How should I cite datasets?
Objectives
Explain the publication process
Explain DOIs, ORCID, Zenodo
Data management plans
Metadata is important for others to be able to understand and use your data. The standard in the climate area is CF-NetCDF, which has standard variable and dimension names that make it possible to compare results from different centres agains each other
Without metadata it is much harder to get tools like THREDDS to work, harder for other researchers to use - what are the units for this field?
It’s easier to collect information as you go, tools will generally preserve attributes. Saves having to backtrack through everything at the end
Metadata is for both single files as well as groups of files
If the right data is present (even if unstructured) data can be published in a matter of days
Attribute convention for data discovery is a good list of recommended attributes
History give a view on how the file was created, use timestamps
NCO’s ncatted
can edit attributes
ncatted --attribute NAME,VARIABLE,MODE,TYPE,VALUE input.nc output.nc
Example: CF-netCDF metadata
To publish our NINO 3.4 data we’ll first need to add some metadata
When you apply for a grant from the ARC you may need to provide a data management plan, which provides information on where your data is stored and how it’s made available to other researchers
Institutions also require data management plans, especially for students - thesis related data needs to be kept in an institutional archive for a number of years after graduation.
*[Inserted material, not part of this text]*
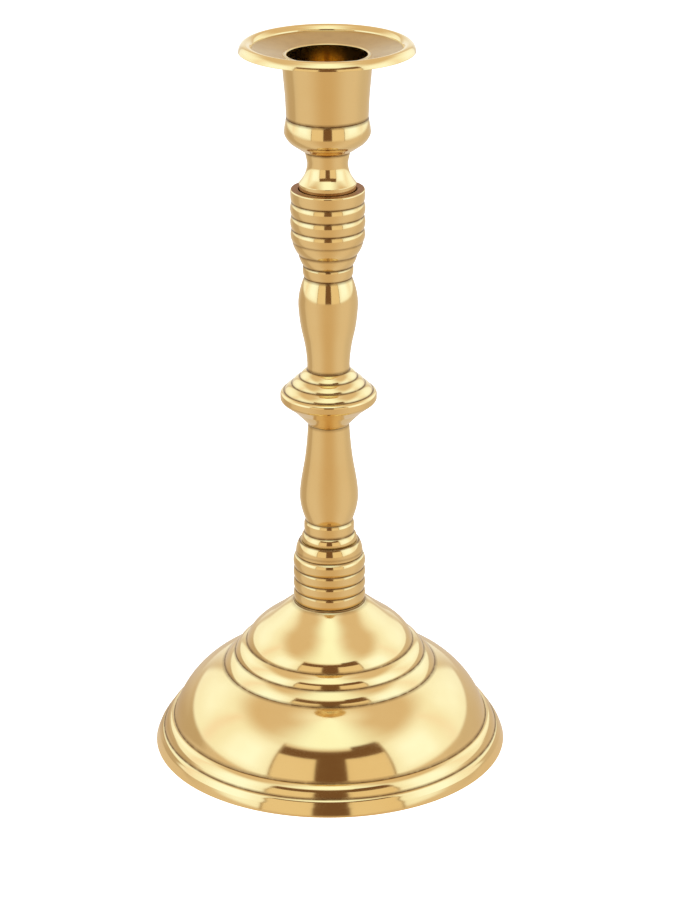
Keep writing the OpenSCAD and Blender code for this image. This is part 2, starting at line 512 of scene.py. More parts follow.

Think about licencing, creative commons is ANDS recommendation
How do you manage your own data?
Think about your own project * Will data need to be published when you publish papers or apply for grants? * Where is your data stored? * Is it backed up? * How long can it stay there? * Do you have documentation and metadata alongside your files? * Is your data licensed?
Papers, datsets and model code can be assigned a permanent identifier, called a DOI (digital object identifier) so that others can cite it.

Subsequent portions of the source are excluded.